■ Input
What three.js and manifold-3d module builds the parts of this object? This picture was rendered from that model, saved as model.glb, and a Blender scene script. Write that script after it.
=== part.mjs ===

==

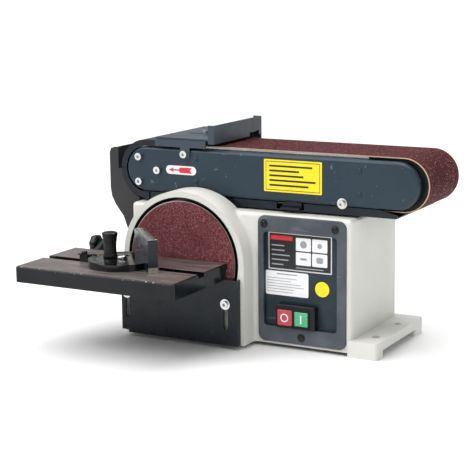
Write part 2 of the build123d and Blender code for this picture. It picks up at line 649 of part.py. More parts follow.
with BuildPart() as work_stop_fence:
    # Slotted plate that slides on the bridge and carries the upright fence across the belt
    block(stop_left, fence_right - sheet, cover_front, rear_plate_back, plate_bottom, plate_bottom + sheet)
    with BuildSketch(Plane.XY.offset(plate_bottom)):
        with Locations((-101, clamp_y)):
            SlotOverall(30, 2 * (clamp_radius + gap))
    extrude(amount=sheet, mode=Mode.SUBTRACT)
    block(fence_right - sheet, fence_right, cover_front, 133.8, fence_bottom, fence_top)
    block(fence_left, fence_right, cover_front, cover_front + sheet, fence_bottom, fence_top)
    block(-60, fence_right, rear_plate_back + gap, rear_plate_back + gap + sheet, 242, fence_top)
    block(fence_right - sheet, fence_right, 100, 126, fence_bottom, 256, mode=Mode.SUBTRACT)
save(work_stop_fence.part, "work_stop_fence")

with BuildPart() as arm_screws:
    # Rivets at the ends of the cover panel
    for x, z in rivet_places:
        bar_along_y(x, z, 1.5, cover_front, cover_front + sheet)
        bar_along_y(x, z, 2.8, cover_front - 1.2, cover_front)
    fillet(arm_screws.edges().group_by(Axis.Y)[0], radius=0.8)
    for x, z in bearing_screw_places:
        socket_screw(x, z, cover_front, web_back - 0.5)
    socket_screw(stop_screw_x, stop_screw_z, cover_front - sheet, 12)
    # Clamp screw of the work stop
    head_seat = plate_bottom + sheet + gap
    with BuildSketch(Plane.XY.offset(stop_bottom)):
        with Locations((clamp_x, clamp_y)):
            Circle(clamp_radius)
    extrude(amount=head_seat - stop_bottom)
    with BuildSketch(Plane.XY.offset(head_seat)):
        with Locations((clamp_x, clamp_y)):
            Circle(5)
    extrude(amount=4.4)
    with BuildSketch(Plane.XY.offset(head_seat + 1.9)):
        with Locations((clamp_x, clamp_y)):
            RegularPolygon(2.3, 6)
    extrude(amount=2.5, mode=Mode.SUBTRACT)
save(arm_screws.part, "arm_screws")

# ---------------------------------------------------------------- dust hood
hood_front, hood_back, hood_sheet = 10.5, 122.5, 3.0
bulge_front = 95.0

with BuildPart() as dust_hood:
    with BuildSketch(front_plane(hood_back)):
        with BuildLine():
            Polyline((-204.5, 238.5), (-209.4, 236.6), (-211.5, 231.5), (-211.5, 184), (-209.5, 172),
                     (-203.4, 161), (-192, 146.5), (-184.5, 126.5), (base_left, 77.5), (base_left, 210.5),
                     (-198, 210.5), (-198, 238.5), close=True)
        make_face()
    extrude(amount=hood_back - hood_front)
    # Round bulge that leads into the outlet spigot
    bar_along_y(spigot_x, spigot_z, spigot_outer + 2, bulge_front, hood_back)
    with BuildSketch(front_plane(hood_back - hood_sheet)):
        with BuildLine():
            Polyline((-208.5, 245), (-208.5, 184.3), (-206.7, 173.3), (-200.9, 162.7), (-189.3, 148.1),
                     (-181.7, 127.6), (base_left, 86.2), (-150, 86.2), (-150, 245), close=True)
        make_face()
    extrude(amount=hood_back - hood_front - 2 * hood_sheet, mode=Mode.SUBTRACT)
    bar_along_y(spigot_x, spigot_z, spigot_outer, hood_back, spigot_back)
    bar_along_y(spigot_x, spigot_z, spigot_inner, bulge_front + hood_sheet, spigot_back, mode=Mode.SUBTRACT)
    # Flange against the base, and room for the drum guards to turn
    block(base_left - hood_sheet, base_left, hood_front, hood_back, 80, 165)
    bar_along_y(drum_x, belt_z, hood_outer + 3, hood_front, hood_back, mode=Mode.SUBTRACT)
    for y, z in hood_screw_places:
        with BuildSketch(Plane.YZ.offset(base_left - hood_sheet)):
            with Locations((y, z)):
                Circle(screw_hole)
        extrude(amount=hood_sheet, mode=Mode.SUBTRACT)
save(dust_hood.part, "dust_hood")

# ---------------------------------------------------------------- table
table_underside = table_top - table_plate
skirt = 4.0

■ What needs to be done
What count of lines in the listing contain the word "this"? Reply with the number only.

■ The response
2